- **CHALLENGE**: Filter out everything except lines holding "this".

- **DATA EXCERPT**:
====

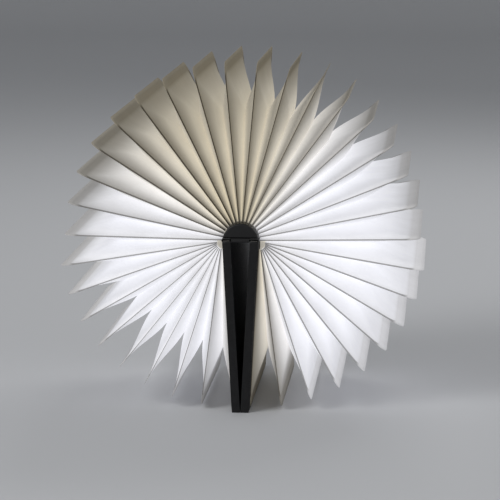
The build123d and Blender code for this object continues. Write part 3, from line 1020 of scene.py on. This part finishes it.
def root_strip(side):
    """A quarter-round paper strip along a hinge line, as wide as the place the roots leave."""
    half = LEAF_LENGTH / 2 - STRIP_SHORT
    ring = [(0.0, 0.0)]
    for n in range(STRIP_STEPS + 1):
        share = n / STRIP_STEPS
        turn = math.radians(STRIP_START + share * STRIP_SWEEP)
        radius = STRIP_RADIUS + STRIP_GROWTH * share
        ring.append((radius * math.sin(turn), radius * math.cos(turn)))
    points = []
    for y in (-half, half):
        for x, z in ring:
            points.append(((side * (PIVOT_X + x)) * MM, y * MM, (FAN_Z + z) * MM))
    count = len(ring)
    faces = [tuple(range(count)), tuple(range(2 * count - 1, count - 1, -1))]
    for n in range(count):
        after = (n + 1) % count
        faces.append((n, n + count, after + count, after))
    mesh = bpy.data.meshes.new("root strip")
    mesh.from_pydata(points, [], faces)
    bm = bmesh.new()
    bm.from_mesh(mesh)
    bmesh.ops.recalc_face_normals(bm, faces=bm.faces)
    bm.to_mesh(mesh)
    bm.free()
    for label, value in STRIP_VALUES.items():
        values = [value] * len(points)
        mesh.attributes.new(label, "FLOAT", "POINT").data.foreach_set("value", values)
    mesh.materials.append(paper)
    return mesh


for cover, side in COVERS.items():
    strip = add_piece("paper_root_strip_" + cover, root_strip(side))
    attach(strip, cover + "_cover")
    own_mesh(strip)
    print(strip.name, len(strip.data.polygons), "faces")

# %% [markdown]
# ## LEDs
# Twelve small LEDs repeat along their board. They could be copied one by one, but Geometry Nodes
# set one moulded chip on each point of a line, and count, pitch and size stay inputs. Only a
# glimpse of them shows through the lens, so each chip is a plain box of glowing phosphor.

# %% A row of LEDs
LED_COUNT = 12
LED_PITCH = 8.8
LED_SIZE = (2.8, 3.5, 0.7)


def led_row():
    """Geometry Nodes: one LED package on each point of a line along the bar."""
    tree, given = new_tree(
        "row of LEDs",
        {
            "Count": "Int",
            "Start": "Vector",
            "Pitch": "Vector",
            "Size": "Vector",
            "Phosphor": "Material",
        },
    )
    line = add(
        tree,
        "GeometryNodeMeshLine",
        {"mode": "OFFSET"},
        {"Count": given["Count"], "Start Location": given["Start"], "Offset": given["Pitch"]},
    ).outputs["Mesh"]
    chip = add(
        tree,
        "GeometryNodeMeshCube",
        inputs={"Size": given["Size"], "Vertices X": 3, "Vertices Y": 3, "Vertices Z": 2},
    ).outputs["Mesh"]
    rows = add(
        tree, "GeometryNodeInstanceOnPoints", inputs={"Points": line, "Instance": chip}
    ).outputs["Instances"]
    real = add(tree, "GeometryNodeRealizeInstances", inputs={"Geometry": rows})
    dressed = add(
        tree,
        "GeometryNodeSetMaterial",
        inputs={"Geometry": real.outputs["Geometry"], "Material": given["Phosphor"]},
    ).outputs["Geometry"]
    add(tree, "NodeGroupOutput", inputs={"Geometry": dressed})
    return tree


led_low, led_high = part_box("leds")
led_size = tuple(size * MM for size in LED_SIZE)
led_mesh = grown(
    bpy.data.meshes.new("no points"),
    led_row(),
    {
        "Count": LED_COUNT,
        "Start": (0.0, led_low[1] + led_size[1] / 2, (led_low[2] + led_high[2]) / 2),
        "Pitch": (0.0, LED_PITCH * MM, 0.0),
        "Size": led_size,
        "Phosphor": phosphor,
    },
    smooth=False,
)
leds = add_piece("led_chips", led_mesh)
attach(leds, "spine")
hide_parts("leds")
print("LEDs", LED_COUNT, "with", len(led_mesh.vertices), "points")

# %% [markdown]
# ## Covers
# A hardcover is a board wrapped in leatherette. The wrap folds over the board's edges and turns
# in over the inside, so no edge is sharp. A new box with rounded edges would lose the turned-in
# rim, so each cover starts as a copy of the frame's wrap. Its doubled corners are merged, and a
# bevel of about a third of a millimetre rounds the edges. The broad faces stay flat shaded:
# smoothed, they would carry the bevel's shading over the whole cover.

# %% Cover wraps with soft edges
EDGE_ROUND = 0.35
EDGE_SEGMENTS = 3
EDGE_ANGLE = 30  # only folds sharper than this are rounded
MERGE = 0.000005  # in metres
SMOOTHED_UNDER = 30  # in square millimetres: the bevel's narrow strips


def softened(node_name, piece_name):
    """A copy of a frame piece with its edges rounded."""
    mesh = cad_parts[node_name].data.copy()
    bm = bmesh.new()
    bm.from_mesh(mesh)
    bmesh.ops.remove_doubles(bm, verts=bm.verts, dist=MERGE)
    bmesh.ops.dissolve_limit(bm, angle_limit=math.radians(1.0), verts=bm.verts, edges=bm.edges)
    bm.to_mesh(mesh)
    bm.free()
    piece = add_piece(piece_name, mesh)
    bevel = piece.modifiers.new("soft edge", "BEVEL")
    bevel.width = EDGE_ROUND * MM
    bevel.segments = EDGE_SEGMENTS
    bevel.limit_method = "ANGLE"
    bevel.angle_limit = math.radians(EDGE_ANGLE)
    bevel.harden_normals = True
    depsgraph = bpy.context.evaluated_depsgraph_get()
    finished = bpy.data.meshes.new_from_object(piece.evaluated_get(depsgraph))
    piece.modifiers.clear()
    piece.data = finished
    for polygon in finished.polygons:
        polygon.use_smooth = polygon.area < SMOOTHED_UNDER * MM**2
    return piece


for cover in COVERS:
    wrap = softened(cover + "_cover_wrap", cover + "_leatherette")
    wrap.data.materials.clear()
    wrap.data.materials.append(leatherette)
    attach(wrap, cover + "_cover")
    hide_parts(cover + "_cover_wrap")
    print(wrap.name, len(wrap.data.polygons), "faces")

# %% [markdown]
# ## Cloth hinges
# One book cloth runs from the spine over each hinge line to its cover. A flat strip would crease
# at the line, so its path goes straight at first and then round a soft bend, and a Solidify
# modifier gives it its thickness. It stays in the shape it is built in.

# %% Hinge cloth
CLOTH_START = 5.2  # from the middle, where the cloth leaves the spine
CLOTH_BEND = 1.5  # the bend takes this much on each side of the hinge line
CLOTH_BEHIND = 0.1  # and ends this far behind the lining's face
CLOTH_THICKNESS = 0.3
STRAIGHT_STEPS, BEND_STEPS, LENGTH_STEPS = 5, 9, 40

for cover, side in COVERS.items():
    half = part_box(cover + "_hinge_cloth")[1][1]
    down, inward = cover_ways(side)
    pivot = Vector((side * PIVOT_X, 0, PIVOT_Z))
    first = Vector((side * CLOTH_START, 0, PIVOT_Z))
    start = pivot + Vector((-side * CLOTH_BEND, 0, 0))
    end = pivot + inward * (LINING_INSET + CLOTH_BEHIND) + down * CLOTH_BEND
    path = [first.lerp(start, n / STRAIGHT_STEPS) for n in range(STRAIGHT_STEPS + 1)]
    for n in range(1, BEND_STEPS + 1):
        share = n / BEND_STEPS
        path.append(start.lerp(pivot, share).lerp(pivot.lerp(end, share), share))
    points, faces = [], []
    for place in path:
        for n in range(LENGTH_STEPS + 1):
            points.append((place.x * MM, half * (2 * n / LENGTH_STEPS - 1), place.z * MM))
    for a in range(len(path) - 1):
        for b in range(LENGTH_STEPS):
            corner = a * (LENGTH_STEPS + 1) + b
            across = corner + LENGTH_STEPS + 1
            faces.append((corner, corner + 1, across + 1, across))
    mesh = bpy.data.meshes.new(cover + " cloth")
    mesh.from_pydata(points, [], faces)
    mesh.materials.append(cloth)
    piece = add_piece(cover + "_book_cloth", mesh)
    solid = piece.modifiers.new("cloth thickness", "SOLIDIFY")
    solid.thickness = CLOTH_THICKNESS * MM
    solid.offset = 0.0
    depsgraph = bpy.context.evaluated_depsgraph_get()
    piece.data = bpy.data.meshes.new_from_object(piece.evaluated_get(depsgraph))
    piece.modifiers.clear()
    for polygon in piece.data.polygons:
        polygon.use_smooth = True
    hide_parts(cover + "_hinge_cloth")
    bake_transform(piece)
    width = sum((b - a).length for a, b in zip(path, path[1:]))
    print(piece.name, "%.1f mm wide" % width)

# %% [markdown]
# ## Floor
# The studio is one sheet of pale grey paper that curves up behind the lamp, so that no line
# crosses the picture. Its wall stands far back, and the lamp can be looked at from every side.
# It is stage and no part of the lamp.

# %% Floor and backdrop
SHEET_HALF = 8.0  # all in metres
WALL_START, WALL_CURVE, WALL_TOP = 2.6, 0.8, 4.0
CURVE_STEPS = 12

studio_paper, tree = new_material("pale grey studio paper")
# a matt pale grey shows the lamp's shadow and gives no reflection
surface(tree, {"Base Color": linear("#B9BABC"), "Roughness": 0.9})
profile = [(-SHEET_HALF, 0.0), (WALL_START, 0.0)]
for n in range(1, CURVE_STEPS + 1):
    turn = math.pi / 2 * n / CURVE_STEPS
    profile.append(
        (WALL_START + WALL_CURVE * math.sin(turn), WALL_CURVE - WALL_CURVE * math.cos(turn))
    )
profile.append((WALL_START + WALL_CURVE, WALL_TOP))
points = [(x, y, z) for y, z in profile for x in (-SHEET_HALF, SHEET_HALF)]
faces = [(2 * n, 2 * n + 1, 2 * n + 3, 2 * n + 2) for n in range(len(profile) - 1)]
mesh = bpy.data.meshes.new("studio sweep")
mesh.from_pydata(points, [], faces)
mesh.materials.append(studio_paper)
for polygon in mesh.polygons:
    polygon.use_smooth = True
floor = add_piece("studio_sweep", mesh)
print(floor.name, len(faces), "faces")

# %% [markdown]
# ## Light
# One large soft key from the left, a weak fill from the right, a back light that draws the top
# edges, and a gentle world. They are kept at a plain level, at which a colour renders about as it
# is written, and the paper's own glow does the rest. Large areas give soft shadows.

# %% Lights
CENTRE = (0.0, 0.0, 0.095)
LAMPS = {
    # place, width and height in metres, and watts
    "key": ((-0.95, -0.85, 0.85), (0.7, 0.7), 11.0),
    "fill": ((0.95, -0.7, 0.45), (0.8, 0.6), 1.8),
    "back light": ((0.3, 0.85, 0.9), (0.8, 0.4), 4.0),
}
for name, (place, size, watts) in LAMPS.items():
    light = bpy.data.lights.new(name, "AREA")
    light.shape = "RECTANGLE"
    light.size, light.size_y = size
    light.energy = watts
    lamp = bpy.data.objects.new(name, light)
    lamp.location = place
    aim = Vector(CENTRE) - Vector(place)
    lamp.rotation_euler = aim.to_track_quat("-Z", "Y").to_euler()
    bpy.context.scene.collection.objects.link(lamp)
    print(name, watts, "W")
world = bpy.data.worlds.new("soft studio")
bpy.context.scene.world = world
world.use_nodes = True
world.node_tree.nodes["Background"].inputs["Color"].default_value = linear("#E9EBEE")
world.node_tree.nodes["Background"].inputs["Strength"].default_value = 0.45

# %% [markdown]
# ## Camera
# The camera looks at the lamp from the front and slightly above, through a long lens, as the
# photograph does. It is placed by one point that is easy to find in the picture, the middle of
# the bar's front end, and by how far that point lies from the picture's middle.

# %% Camera at the photograph's angle
AZIMUTH = math.radians(4.7)
ELEVATION = math.radians(9.4)
DISTANCE = 1.305
LENS, SENSOR = 176.0, 36.0
PICTURE = 500  # pixels across
BAR_END = Vector((0.0, -0.061, BAR_Z * MM))
LEFT_PIXELS, UP_PIXELS = 10, 8  # from the picture's middle to the bar's end

towards = Vector(
    (
        math.sin(AZIMUTH) * math.cos(ELEVATION),
        -math.cos(AZIMUTH) * math.cos(ELEVATION),
        math.sin(ELEVATION),
    )
)
camera_data = bpy.data.cameras.new("camera")
camera_data.lens = LENS
camera_data.sensor_width = SENSOR
camera = bpy.data.objects.new("camera", camera_data)
bpy.context.scene.collection.objects.link(camera)
camera.rotation_mode = "QUATERNION"
camera.rotation_quaternion = (-towards).to_track_quat("-Z", "Y")
right = camera.rotation_quaternion @ Vector((1, 0, 0))
upward = camera.rotation_quaternion @ Vector((0, 1, 0))
pixel = DISTANCE * SENSOR / LENS / PICTURE
aside = right * (LEFT_PIXELS * pixel) - upward * (UP_PIXELS * pixel)
camera.location = BAR_END + towards * DISTANCE + aside
bpy.context.scene.camera = camera
bpy.context.scene.view_settings.view_transform = "Standard"
print("camera at", [round(value, 3) for value in camera.location])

====

- **RIGHT ANSWER**:
The build123d and Blender code for this object continues. Write part 3, from line 1020 of scene.py on. This part finishes it.
EDGE_ANGLE = 30  # only folds sharper than this are rounded
CLOTH_BEND = 1.5  # the bend takes this much on each side of the hinge line
CLOTH_BEHIND = 0.1  # and ends this far behind the lining's face